Mmmm, after so much rain Nanny Lane wasn't much better but at least it didn't stop folk heading out onto Wansfell Pike as we passed a few along here who had ascended from Troutbeck which is where we are heading next.

Hundreds Road from Nanny Lane.
On a clear day Wansfell Pike should be right there.

Nanny Lane.
The drizzle soon turned to rain which also tends to dampen conversation but that didn't matter, we were out doing what we love while taking in the atmospherics of Lakeland on a damp and dreary day.

Troutbeck rooftops.

Old barn, Troutbeck.
We soon arrived in Troutbeck and were pleased to find tarmac underfoot. At the side of one cottage where the owner had turned a drain into a water feature where we managed to swill our boots over before continuing towards Robin Lane.

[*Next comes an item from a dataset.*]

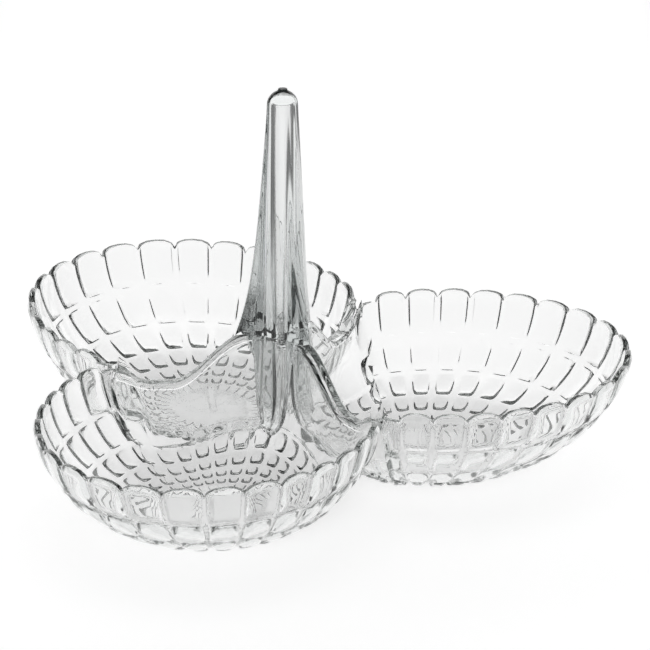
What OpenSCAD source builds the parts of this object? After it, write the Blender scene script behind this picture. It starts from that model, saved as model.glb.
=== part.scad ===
// Chip and dip server: three scallop-rimmed bowls moulded as one clear tray, with a
// lift-off hollow centre handle that a screw and a washer clamp from beneath.
// Origin: on the table, under the handle's axis. +X runs along one bowl, +Z is up.

/* [Bowls] */
// Distance from the handle's axis to the middle of a bowl's rim
rim_c = 81.5; // [78:0.5:86]
// Half length of a rim, towards and away from the handle
rim_long = 92.5; // [88:0.5:96]
// Half width of a rim, across
rim_wide = 82.4; // [78:0.2:84]
// Height of the rim above the table
rim_h = 58.3; // [50:0.1:66]
// Distance from the handle's axis to the middle of a bowl's foot
foot_c = 69; // [66:0.5:72]
// Radius of a bowl's flat foot
foot_r = 21.3; // [18:0.1:26]
// Wall thickness
wall = 3; // [2.5:0.1:3.5]
// Scallops and cell columns in a full turn of a bowl
scallops = 32; // [32]
// Depth of the notches between the scallops
notch = 4.2; // [0:0.1:5]
// How far the last scallops of a bowl lean towards the divider, in degrees
scallop_lean = 1.8; // [0:0.1:2]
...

The view over Troutbeck from Robin Lane.
Still a cracking view despite the low cloud.

Low Skelghll.
We left Robin Lane and descended into Low Skelghyll where we passed more walkers, some solo and some couples. It was still raining but morale was kept high knowing lunchtime was just around corner.

High Skelghyll farm.
We rose steadily and passed High Skelghyll farm then joined the track towards Skelghyll Wood just after passing through the farm yard.

Windermere from Skelghyll Wood.
At one point the sun did try to come out but with so much cloud about it was soon obscured but I did manage this one photo during that split second!

Moss covered stone wall, Skelghyll Wood.
With hunger in our bellies we passed through Skelghyll Wood where we were relieved from the drizzle for a short while before arriving back in Ambleside to the smell of wood smoke which brought our walk to a fitting end under the dreariness of a Lakeland December sky.